• STATED TASK
Return, word for word, every line that follows.

• DATASET EXCERPT
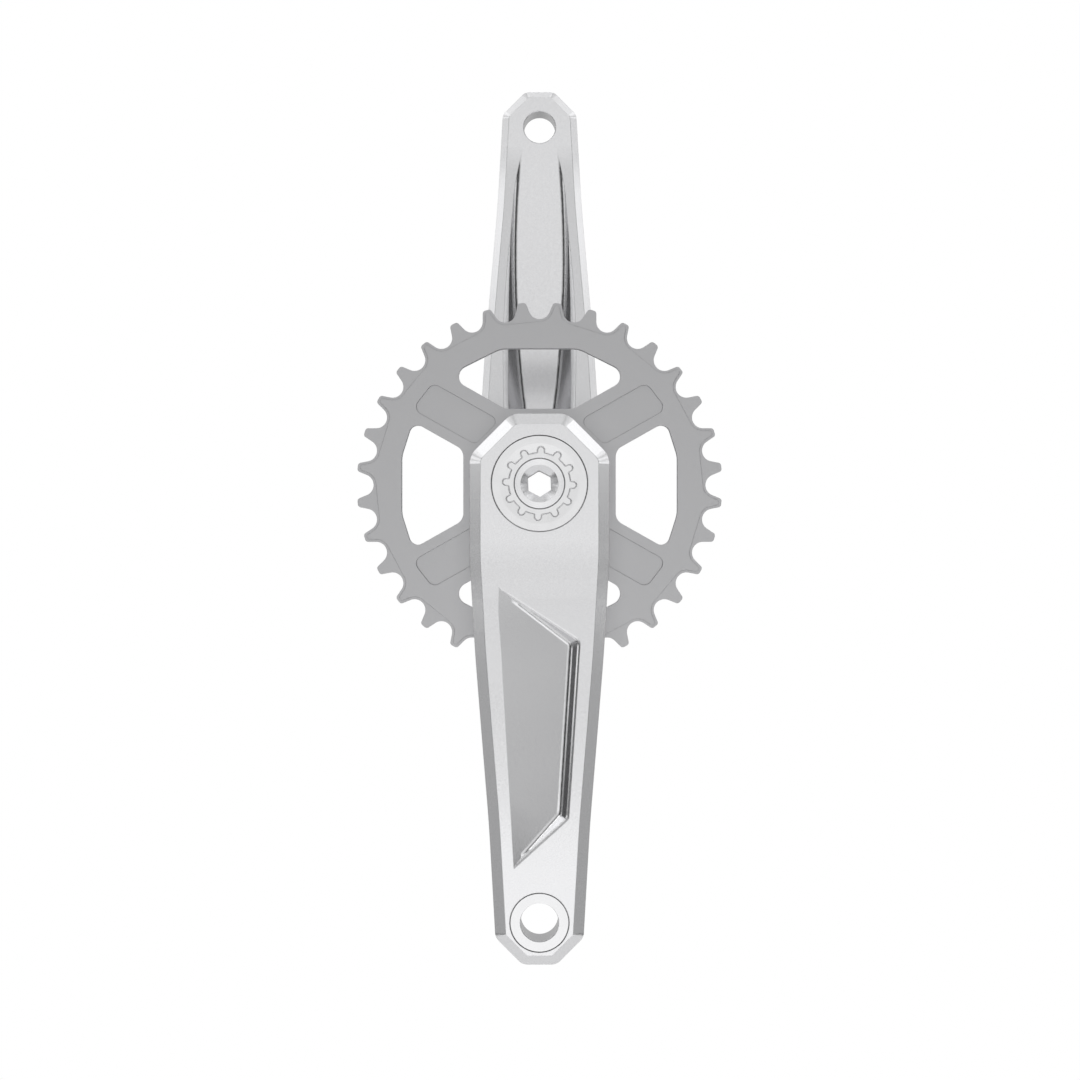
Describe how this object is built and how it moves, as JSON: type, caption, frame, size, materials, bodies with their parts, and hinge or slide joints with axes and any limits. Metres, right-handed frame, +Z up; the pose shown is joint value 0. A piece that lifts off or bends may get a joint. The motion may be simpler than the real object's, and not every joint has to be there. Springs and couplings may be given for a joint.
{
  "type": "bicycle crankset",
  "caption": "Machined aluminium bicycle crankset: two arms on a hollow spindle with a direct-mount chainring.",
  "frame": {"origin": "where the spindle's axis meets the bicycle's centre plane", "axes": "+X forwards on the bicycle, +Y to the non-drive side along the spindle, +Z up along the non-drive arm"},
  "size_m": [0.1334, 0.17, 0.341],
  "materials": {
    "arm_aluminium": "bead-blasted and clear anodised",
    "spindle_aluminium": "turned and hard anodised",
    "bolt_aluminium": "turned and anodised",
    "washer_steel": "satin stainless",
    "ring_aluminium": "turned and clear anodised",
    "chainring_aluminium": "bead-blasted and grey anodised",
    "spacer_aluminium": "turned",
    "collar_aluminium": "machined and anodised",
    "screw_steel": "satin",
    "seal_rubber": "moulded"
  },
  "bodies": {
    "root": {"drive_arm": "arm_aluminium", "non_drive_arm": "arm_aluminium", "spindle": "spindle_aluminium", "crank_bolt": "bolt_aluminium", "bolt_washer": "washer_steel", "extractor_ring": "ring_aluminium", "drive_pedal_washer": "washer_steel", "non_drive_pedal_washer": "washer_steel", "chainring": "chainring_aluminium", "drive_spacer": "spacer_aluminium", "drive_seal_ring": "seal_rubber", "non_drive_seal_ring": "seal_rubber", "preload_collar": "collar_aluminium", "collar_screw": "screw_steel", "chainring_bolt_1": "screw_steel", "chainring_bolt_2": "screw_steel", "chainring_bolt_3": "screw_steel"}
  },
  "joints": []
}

• WRITTEN RESPONSE
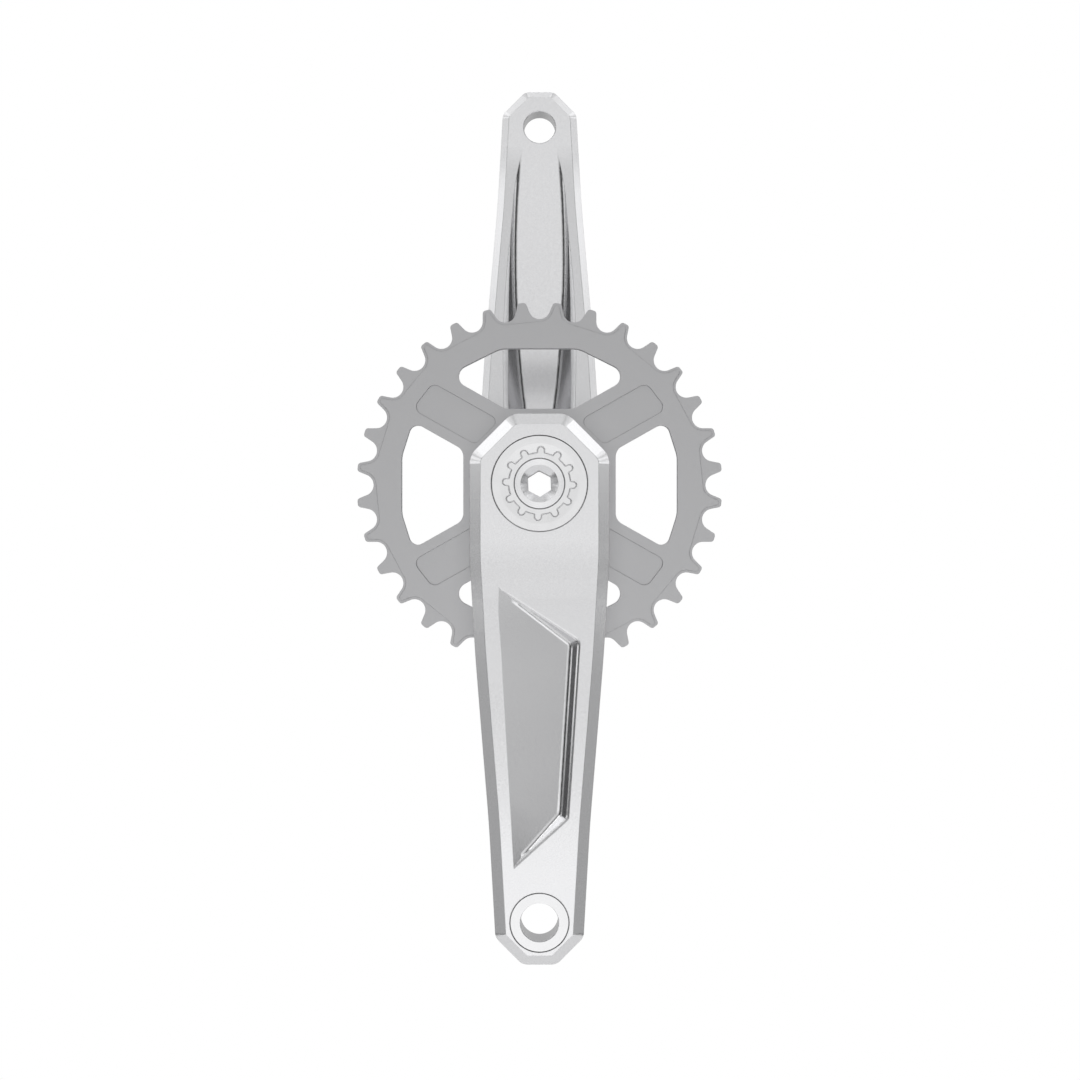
Describe how this object is built and how it moves, as JSON: type, caption, frame, size, materials, bodies with their parts, and hinge or slide joints with axes and any limits. Metres, right-handed frame, +Z up; the pose shown is joint value 0. A piece that lifts off or bends may get a joint. The motion may be simpler than the real object's, and not every joint has to be there. Springs and couplings may be given for a joint.
{
  "type": "bicycle crankset",
  "caption": "Machined aluminium bicycle crankset: two arms on a hollow spindle with a direct-mount chainring.",
  "frame": {"origin": "where the spindle's axis meets the bicycle's centre plane", "axes": "+X forwards on the bicycle, +Y to the non-drive side along the spindle, +Z up along the non-drive arm"},
  "size_m": [0.1334, 0.17, 0.341],
  "materials": {
    "arm_aluminium": "bead-blasted and clear anodised",
    "spindle_aluminium": "turned and hard anodised",
    "bolt_aluminium": "turned and anodised",
    "washer_steel": "satin stainless",
    "ring_aluminium": "turned and clear anodised",
    "chainring_aluminium": "bead-blasted and grey anodised",
    "spacer_aluminium": "turned",
    "collar_aluminium": "machined and anodised",
    "screw_steel": "satin",
    "seal_rubber": "moulded"
  },
  "bodies": {
    "root": {"drive_arm": "arm_aluminium", "non_drive_arm": "arm_aluminium", "spindle": "spindle_aluminium", "crank_bolt": "bolt_aluminium", "bolt_washer": "washer_steel", "extractor_ring": "ring_aluminium", "drive_pedal_washer": "washer_steel", "non_drive_pedal_washer": "washer_steel", "chainring": "chainring_aluminium", "drive_spacer": "spacer_aluminium", "drive_seal_ring": "seal_rubber", "non_drive_seal_ring": "seal_rubber", "preload_collar": "collar_aluminium", "collar_screw": "screw_steel", "chainring_bolt_1": "screw_steel", "chainring_bolt_2": "screw_steel", "chainring_bolt_3": "screw_steel"}
  },
  "joints": []
}